:: Given entries

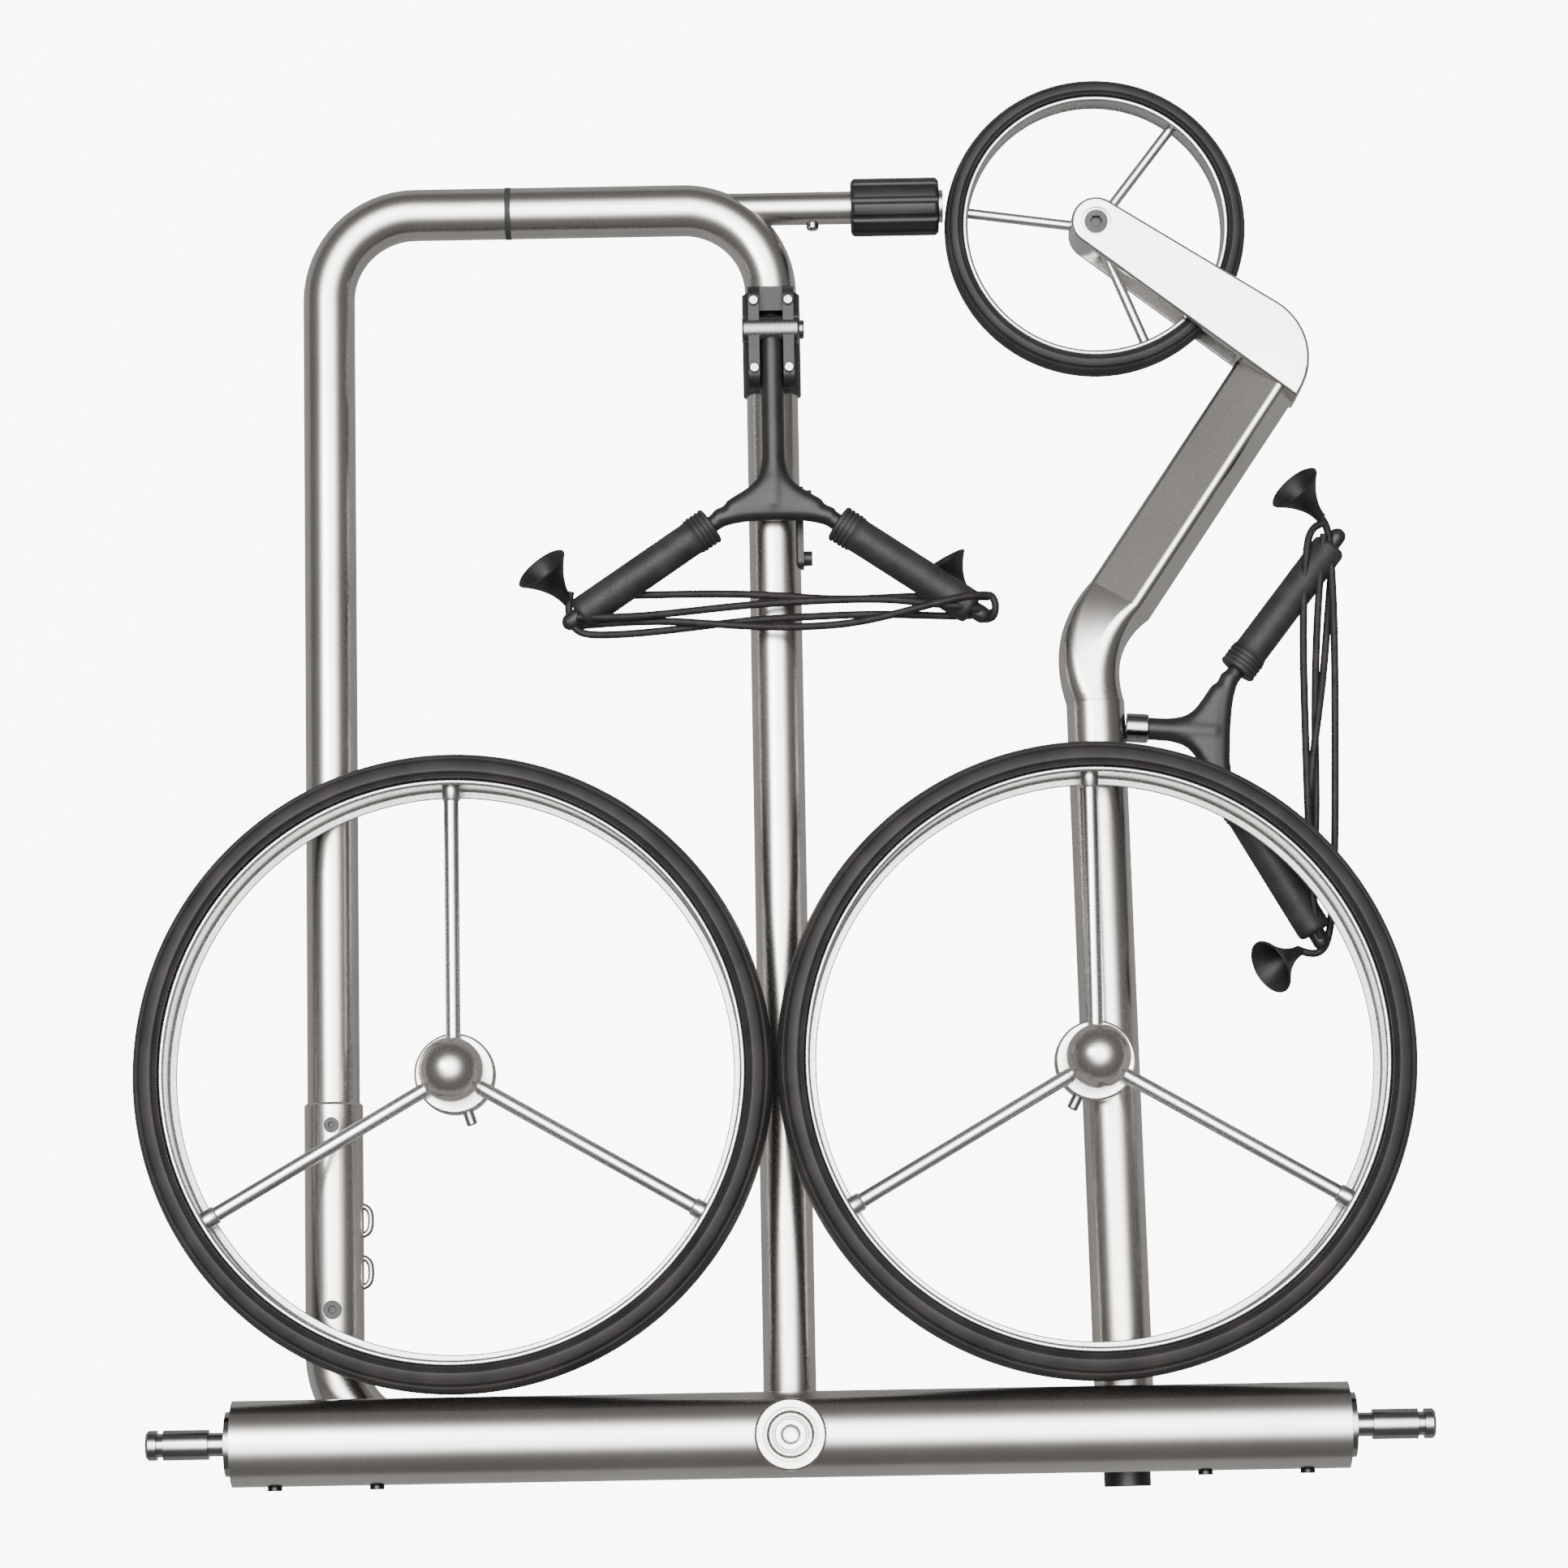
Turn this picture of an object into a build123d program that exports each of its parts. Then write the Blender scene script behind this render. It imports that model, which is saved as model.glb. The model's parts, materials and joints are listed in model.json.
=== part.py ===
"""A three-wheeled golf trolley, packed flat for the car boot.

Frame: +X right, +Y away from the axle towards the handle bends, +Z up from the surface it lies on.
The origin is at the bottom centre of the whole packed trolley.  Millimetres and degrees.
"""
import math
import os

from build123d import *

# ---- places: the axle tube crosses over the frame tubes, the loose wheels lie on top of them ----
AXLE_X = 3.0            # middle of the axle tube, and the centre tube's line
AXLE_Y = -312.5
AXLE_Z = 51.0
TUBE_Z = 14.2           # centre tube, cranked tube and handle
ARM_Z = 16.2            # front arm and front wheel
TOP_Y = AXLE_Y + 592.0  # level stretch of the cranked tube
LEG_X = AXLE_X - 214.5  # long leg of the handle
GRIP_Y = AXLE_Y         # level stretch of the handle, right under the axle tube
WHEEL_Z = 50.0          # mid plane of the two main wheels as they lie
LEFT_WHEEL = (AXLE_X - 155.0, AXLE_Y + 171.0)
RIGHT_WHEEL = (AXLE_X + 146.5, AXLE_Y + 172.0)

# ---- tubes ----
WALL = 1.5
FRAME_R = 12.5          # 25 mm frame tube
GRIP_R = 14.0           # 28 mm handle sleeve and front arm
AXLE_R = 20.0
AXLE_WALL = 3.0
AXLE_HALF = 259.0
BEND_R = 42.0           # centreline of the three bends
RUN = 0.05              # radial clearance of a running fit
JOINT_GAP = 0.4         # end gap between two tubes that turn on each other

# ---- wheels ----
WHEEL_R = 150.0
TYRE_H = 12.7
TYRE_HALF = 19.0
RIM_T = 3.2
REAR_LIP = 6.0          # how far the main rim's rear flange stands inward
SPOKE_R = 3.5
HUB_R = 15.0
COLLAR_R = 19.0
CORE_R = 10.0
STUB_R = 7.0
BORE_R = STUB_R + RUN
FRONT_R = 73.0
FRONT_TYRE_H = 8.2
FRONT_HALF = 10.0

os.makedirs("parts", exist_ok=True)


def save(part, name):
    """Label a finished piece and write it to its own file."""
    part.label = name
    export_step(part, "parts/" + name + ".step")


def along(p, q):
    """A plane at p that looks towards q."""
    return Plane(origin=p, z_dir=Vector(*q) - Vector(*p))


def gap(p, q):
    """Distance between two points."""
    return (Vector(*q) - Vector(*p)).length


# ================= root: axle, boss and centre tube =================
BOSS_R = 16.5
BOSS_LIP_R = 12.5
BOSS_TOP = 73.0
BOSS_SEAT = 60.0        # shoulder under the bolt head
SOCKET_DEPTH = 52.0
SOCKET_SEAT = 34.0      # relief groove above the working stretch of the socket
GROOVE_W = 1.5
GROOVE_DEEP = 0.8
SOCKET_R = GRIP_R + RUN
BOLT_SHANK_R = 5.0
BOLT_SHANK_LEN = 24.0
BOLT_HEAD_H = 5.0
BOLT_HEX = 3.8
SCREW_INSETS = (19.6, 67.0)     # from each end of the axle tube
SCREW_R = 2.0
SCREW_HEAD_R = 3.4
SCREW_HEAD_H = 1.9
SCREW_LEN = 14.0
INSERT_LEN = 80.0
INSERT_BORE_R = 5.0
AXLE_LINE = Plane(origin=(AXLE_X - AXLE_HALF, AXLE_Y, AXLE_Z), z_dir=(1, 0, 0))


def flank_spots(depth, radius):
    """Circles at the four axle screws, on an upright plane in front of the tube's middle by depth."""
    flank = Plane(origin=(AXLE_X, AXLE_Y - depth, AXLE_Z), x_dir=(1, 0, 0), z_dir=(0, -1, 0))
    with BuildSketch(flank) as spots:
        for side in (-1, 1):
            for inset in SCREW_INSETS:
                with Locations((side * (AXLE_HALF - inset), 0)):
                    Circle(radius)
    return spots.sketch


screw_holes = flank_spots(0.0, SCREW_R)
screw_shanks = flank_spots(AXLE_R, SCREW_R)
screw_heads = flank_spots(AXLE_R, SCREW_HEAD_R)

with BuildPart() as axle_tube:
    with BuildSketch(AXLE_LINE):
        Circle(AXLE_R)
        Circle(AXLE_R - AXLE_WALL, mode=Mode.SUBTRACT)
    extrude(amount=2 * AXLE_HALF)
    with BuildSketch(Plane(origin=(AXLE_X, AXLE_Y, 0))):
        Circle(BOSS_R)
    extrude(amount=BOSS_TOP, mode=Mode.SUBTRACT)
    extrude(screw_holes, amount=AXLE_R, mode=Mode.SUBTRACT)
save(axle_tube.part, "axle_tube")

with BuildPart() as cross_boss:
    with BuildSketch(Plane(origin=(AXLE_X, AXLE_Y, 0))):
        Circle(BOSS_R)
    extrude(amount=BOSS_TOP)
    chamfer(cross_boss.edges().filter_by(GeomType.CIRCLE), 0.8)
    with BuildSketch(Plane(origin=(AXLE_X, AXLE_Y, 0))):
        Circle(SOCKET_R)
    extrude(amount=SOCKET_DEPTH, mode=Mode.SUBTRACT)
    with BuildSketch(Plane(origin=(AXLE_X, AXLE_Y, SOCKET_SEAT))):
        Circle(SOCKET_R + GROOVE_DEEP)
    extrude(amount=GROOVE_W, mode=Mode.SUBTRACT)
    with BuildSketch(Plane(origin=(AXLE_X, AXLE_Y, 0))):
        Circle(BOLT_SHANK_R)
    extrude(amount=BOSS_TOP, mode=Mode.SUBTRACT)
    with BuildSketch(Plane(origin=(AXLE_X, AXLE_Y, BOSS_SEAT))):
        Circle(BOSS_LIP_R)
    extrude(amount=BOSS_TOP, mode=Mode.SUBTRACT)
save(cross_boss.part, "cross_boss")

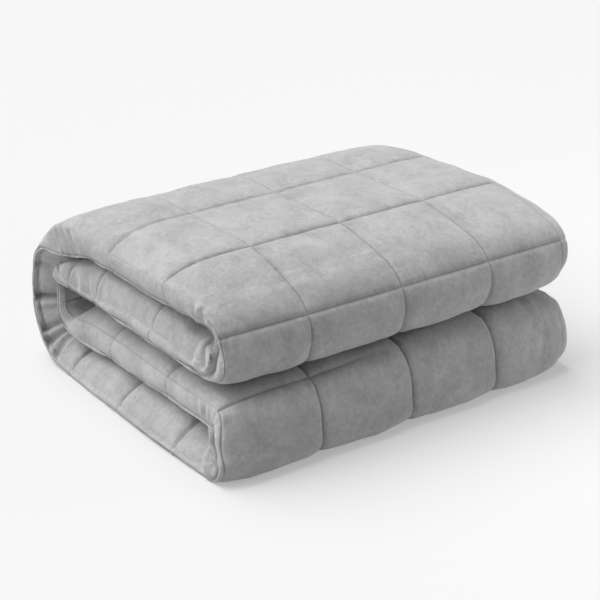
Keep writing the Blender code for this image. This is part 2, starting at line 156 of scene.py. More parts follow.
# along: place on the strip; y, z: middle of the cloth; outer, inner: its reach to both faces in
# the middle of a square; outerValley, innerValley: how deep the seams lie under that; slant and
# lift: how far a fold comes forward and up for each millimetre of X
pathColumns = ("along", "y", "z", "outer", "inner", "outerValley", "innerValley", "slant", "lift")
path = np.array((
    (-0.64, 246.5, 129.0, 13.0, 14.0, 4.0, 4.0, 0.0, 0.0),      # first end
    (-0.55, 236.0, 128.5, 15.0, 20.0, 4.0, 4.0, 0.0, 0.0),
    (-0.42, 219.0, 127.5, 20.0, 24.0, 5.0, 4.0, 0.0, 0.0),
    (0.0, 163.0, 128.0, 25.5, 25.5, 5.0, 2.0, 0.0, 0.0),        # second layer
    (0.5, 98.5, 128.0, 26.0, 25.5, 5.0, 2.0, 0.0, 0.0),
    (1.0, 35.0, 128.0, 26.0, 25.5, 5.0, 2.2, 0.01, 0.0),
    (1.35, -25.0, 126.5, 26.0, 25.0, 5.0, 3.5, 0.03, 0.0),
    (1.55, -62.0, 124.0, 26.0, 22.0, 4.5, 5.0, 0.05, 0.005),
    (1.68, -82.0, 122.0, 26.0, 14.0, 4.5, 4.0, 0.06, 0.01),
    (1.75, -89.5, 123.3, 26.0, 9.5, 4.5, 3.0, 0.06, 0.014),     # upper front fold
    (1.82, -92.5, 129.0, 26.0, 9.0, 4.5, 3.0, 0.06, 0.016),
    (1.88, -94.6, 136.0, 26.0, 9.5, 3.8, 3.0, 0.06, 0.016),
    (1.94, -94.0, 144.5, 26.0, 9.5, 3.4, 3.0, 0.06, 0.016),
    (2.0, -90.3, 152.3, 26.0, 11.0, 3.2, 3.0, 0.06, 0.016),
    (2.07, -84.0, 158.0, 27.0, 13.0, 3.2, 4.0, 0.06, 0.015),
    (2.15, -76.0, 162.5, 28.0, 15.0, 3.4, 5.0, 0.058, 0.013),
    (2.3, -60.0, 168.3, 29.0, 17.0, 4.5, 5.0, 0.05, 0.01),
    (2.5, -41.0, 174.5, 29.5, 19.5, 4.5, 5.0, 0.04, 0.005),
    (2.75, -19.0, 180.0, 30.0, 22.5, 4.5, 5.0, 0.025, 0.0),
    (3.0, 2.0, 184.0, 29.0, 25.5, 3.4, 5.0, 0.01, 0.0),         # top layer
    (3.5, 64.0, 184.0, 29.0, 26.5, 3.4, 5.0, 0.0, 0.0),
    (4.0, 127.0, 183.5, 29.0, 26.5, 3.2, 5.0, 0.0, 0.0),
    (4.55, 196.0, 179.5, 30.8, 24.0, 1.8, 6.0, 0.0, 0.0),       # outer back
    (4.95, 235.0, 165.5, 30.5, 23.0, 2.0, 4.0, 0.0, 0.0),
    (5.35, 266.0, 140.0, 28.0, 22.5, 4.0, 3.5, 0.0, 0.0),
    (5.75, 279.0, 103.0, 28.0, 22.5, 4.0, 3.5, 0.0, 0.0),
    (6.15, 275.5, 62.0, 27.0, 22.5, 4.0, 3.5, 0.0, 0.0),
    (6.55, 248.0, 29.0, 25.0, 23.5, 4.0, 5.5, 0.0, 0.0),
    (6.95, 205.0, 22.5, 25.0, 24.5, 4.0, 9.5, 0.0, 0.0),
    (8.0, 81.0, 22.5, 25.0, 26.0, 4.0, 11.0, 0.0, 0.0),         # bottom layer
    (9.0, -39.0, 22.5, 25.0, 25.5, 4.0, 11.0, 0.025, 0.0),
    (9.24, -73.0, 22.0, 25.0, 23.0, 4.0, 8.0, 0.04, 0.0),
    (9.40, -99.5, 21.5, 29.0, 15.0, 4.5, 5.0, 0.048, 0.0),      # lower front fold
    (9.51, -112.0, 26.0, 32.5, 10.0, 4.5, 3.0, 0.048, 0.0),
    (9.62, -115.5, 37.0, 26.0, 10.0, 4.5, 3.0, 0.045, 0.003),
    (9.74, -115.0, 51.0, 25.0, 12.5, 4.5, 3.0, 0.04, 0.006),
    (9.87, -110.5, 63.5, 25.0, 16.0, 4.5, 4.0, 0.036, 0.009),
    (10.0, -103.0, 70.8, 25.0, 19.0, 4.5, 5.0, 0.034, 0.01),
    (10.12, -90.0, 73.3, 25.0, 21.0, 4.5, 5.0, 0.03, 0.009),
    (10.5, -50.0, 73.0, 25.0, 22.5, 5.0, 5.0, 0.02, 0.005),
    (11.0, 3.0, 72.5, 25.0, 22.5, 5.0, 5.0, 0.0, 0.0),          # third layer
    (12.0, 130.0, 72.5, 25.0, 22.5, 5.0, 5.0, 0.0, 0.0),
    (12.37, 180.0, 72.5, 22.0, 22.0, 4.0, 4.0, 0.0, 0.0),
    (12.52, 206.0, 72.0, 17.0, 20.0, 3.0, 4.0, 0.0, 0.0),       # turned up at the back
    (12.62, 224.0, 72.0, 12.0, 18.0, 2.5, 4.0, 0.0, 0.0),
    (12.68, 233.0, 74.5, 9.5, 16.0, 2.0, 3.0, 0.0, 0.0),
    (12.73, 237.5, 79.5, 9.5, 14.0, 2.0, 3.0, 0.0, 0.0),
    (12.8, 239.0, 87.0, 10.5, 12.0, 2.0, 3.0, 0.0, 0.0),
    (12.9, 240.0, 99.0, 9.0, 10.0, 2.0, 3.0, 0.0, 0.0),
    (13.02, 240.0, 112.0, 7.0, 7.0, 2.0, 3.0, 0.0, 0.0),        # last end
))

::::

- _What you are asked to do_
List all lines in the material containing the string "that".

- _Solution to this task_
Turn this picture of an object into a build123d program that exports each of its parts. Then write the Blender scene script behind this render. It imports that model, which is saved as model.glb. The model's parts, materials and joints are listed in model.json.
JOINT_GAP = 0.4         # end gap between two tubes that turn on each other
    """A plane at p that looks towards q."""
# the middle of a square; outerValley, innerValley: how deep the seams lie under that; slant and